The settlement phase begins when the merchant 4 or the merchant's bank 20 requests payment from the credit institution 6 to cover the debit transactions authorized by the card issuing financial institution 10. Typically, at the end of a business day a merchant 4 will total the debit transactions performed and request payment from the credit institution 6. The credit institution 6 pays the merchant 4 and demands payment from the card issuing financial institution 10 by issuing a schedule or posting file 22 of all the transactions authorized by the card issuing financial institution 10. When the card issuing financial institution 10 receives the posting file, the financial institution's managing computer system 50 verifies each debit transaction listed against the authorization records stored when the authorization was given 24. Upon verification, the card issuing institution 10 makes payment to the credit institution 6. Shortly thereafter, in prior art systems, and typically through on-line or batch processing, the managing computer system debits the consumer's checking account for the amount of the transaction and eliminates the authorization record, thereby completing the debit transaction.
The card issuing financial institution's managing computer system 50 is configured so that, during the settlement phase, after the receipt of the posting file 22, and after the card issuing financial institution 10 makes payment to the credit institution 6, the managing computer system 50 makes a deferred transaction billing record or history 26 without debiting the amount of the transaction against the consumer's account.

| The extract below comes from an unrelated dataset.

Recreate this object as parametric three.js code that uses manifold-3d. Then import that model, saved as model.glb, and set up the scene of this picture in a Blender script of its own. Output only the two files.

The spending limit balance available is then updated 28 to reflect the purchase made.
A managing computer system 50 configured according to an embodiment the present invention, to accumulate a billing record of all debit transactions for a billing cycle, typically one month, without debiting the consumer's account. The debiting of the account is deferred. In this manner a deferred transaction history is maintained for each account. As shown in FIG. 3, at the end of the billing cycle, the managing computer system 50 recalls the billing history and issues a statement which includes a notice itemizing and totaling the deferred debit transaction history for the consumer's account. The statement shows an accrued debit balance for the billing cycle. Once the statement is issued to the debit card account holder 30, the billing cycle spending limit is reset 32, allowing the debit card account holder to make additional deferred purchases for a new billing cycle. The statement may be made either through conventional hard copy reports or through electronic means. For example, the statement may be made available to the consumer by electronically posting the statement information at a secure site such as an internet site accessible by the account holder's personal computer 56, or through an automated telephone service.

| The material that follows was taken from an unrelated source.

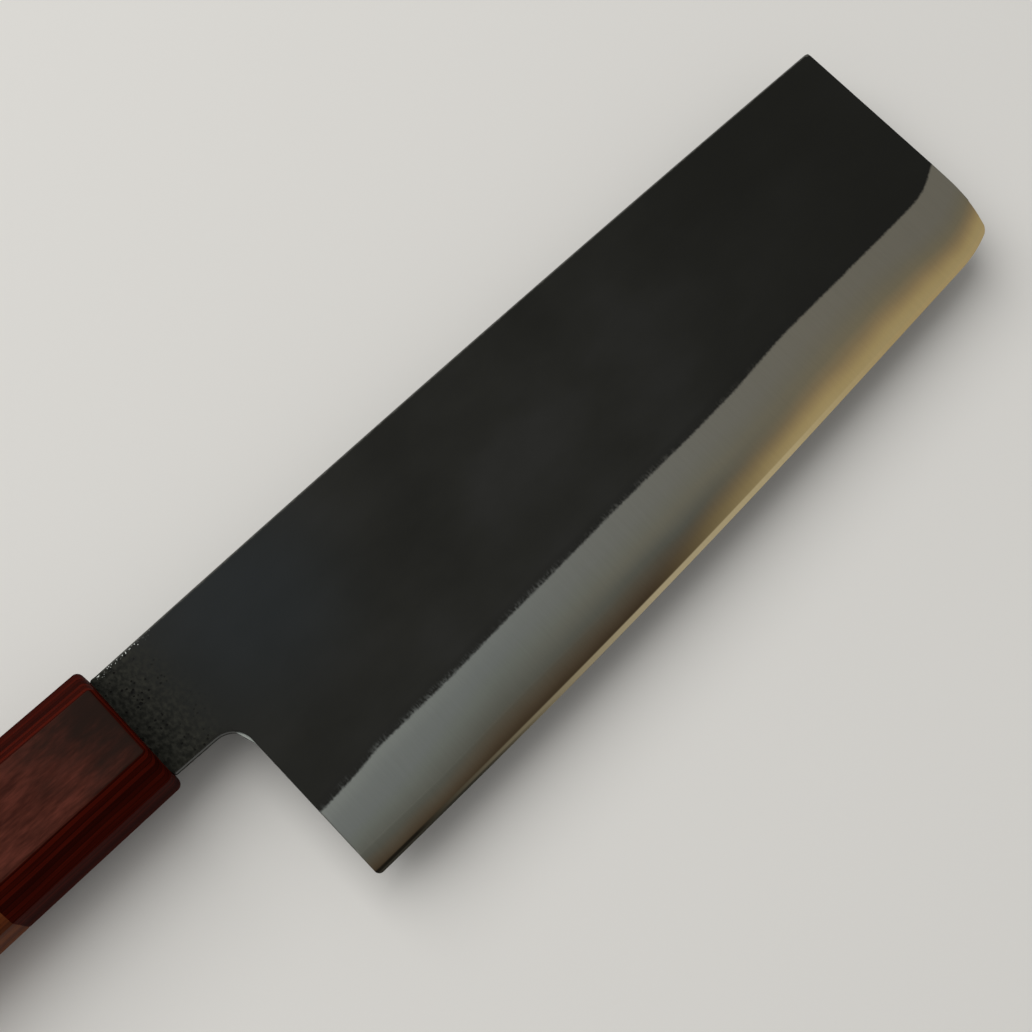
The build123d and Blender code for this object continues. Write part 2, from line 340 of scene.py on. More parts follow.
@dataclass
class BladeGrid:
    """Points over the blade's side view, with the values that its surface and finish need."""

    form: BladeForm
    levels: np.ndarray
    neck_steps: np.ndarray
    blade_steps: np.ndarray
    along: np.ndarray = field(init=False)
    height: np.ndarray = field(init=False)
    above: np.ndarray = field(init=False)
    straight: np.ndarray = field(init=False)
    rim: np.ndarray = field(init=False)
    bare: np.ndarray = field(init=False)
    nicked: np.ndarray = field(init=False)
    quads: np.ndarray = field(init=False)

    CHOIL_LEVEL = 4
    FAR = 99.0
    SLACK = 0.01
    FRONT_ROUNDS = 16
    CORNER_ROUNDS = 8

    def __post_init__(self) -> None:
        """Lay the grid out.

        A row is a level between key curves and runs from the ferrule to the front line. Its columns go along
        the neck and then the blade, and the neck has rows above the choil only.
        """
        form = self.form
        front = np.full((len(self.levels), 1), form.reach)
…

The managing computer system 50 includes a memory system 44. FIG. 5 shows how the memory system 44 may be divided into databases that may include an account database 60, a deferred history database 62, and an authorization record database 64. A record of authorization is made in the authorization record database 64 during the authorization phase as described above. The record may then be recalled from the authorization record database 64 and a new record made in the deferred history database 62 during the settlement phase.
After providing a statement to the debit card account holder, the managing computer system initiates a payment period countdown 34. During the payment period countdown the debit card account holder has the opportunity to designate or provide sources of payment to cover the debit transactions by supplementing the funds of the account itself or by designating another account. The account holder may transfer funds from a credit line or from funds outside the debit card issuing financial institution. The transfer may be accomplished by phone or even electronically. Any payments made during the payment period are deducted from the accrued debit balance 36 which may be recorded in a deferred history database. When the payment period expires, the managing computer system automatically debits the debit card account or another designated account for the accrued debit balance 38. In one preferred embodiment the payment period is a period of fifteen days. The debiting may be accomplished by recalling the deferred debit balance 38 from the deferred history database 62 and debiting an account database 60 as shown in FIG. 5.
The system may also be configured so that the debit cards may be used in automated teller machines 54 to make automated banking transactions such as deposits and withdrawals. The managing computer system 50 according to the present invention may be configured to distinguish automated banking transactions from debit transactions wherein only the debiting of the debit transactions is deferred during the payment period. Accordingly, depending upon system configurations, automated banking transactions either may be posted to the account during on-line or batch processing, or they may be deferred according to the present invention.
By combining debit card purchasing and deferred billing utilizing a single transaction card to accomplish both debit transactions as well as automated banking, a debit card account holder can reduce the number of cards needed to perform all of these functions. Reducing the number of cards is not only more convenient for the debit card account holder but also decreases the risk of having multiple cards lost or stolen.
In summary, the present invention is directed to a deferred billing debit card system and method for managing an account at a financial institution. The system and method can be used in conjunction with a transaction card 2 which is encoded with computer-readable information identifying the financial institution 10 and the account at the financial institution 10. An account holder uses the transaction card 2 to make debit purchases and transactions. The system includes a receiver system 40 which may include high speed dedicated phone or communication lines for receiving electronically transmitted debit transaction information generated by the account holder's use of the transaction card 2 in making a debit transaction. The debit transaction information is stored in a computer-readable memory system 44. A computer processor system 42 recalls the debit transaction information from the memory system 44 and aggregates the debit transaction information in a statement showing an accrued debit balance 30 for a billing cycle. The computer processor system 42 automatically debits the account for the accrued debit balance 38 but not until after the end of the billing cycle and after the account holder is given an opportunity during a payment period 34 to provide a source of payment to cover all or part of the accrued debit balance.
The present invention may be configured to include an output system 46 by which the billing system makes the statement available to the account holder. The output system 46 may include a printer system for generating hard copy statements to be sent by mail to the account holder or the statement may be made available by electronic means via electronic mail or posting on a secure internet site.
The present invention may also be configured to work in conjunction with a transaction card that has also been encoded to be capable of use in automated banking transactions.
The present invention is to be limited only in accordance with the scope of the appended claims, since persons skilled in the art may devise other embodiments still within the limits of the claims. For example, the features described in the present application are not limited to a bank but apply to other financial institutions such as a credit union, a trust company, a savings and loan association, or a savings association. Furthermore, the present systems and methods may be applied to financial institution accounts beyond checking accounts, such as by designating payment of accumulated debit transactions against a savings account.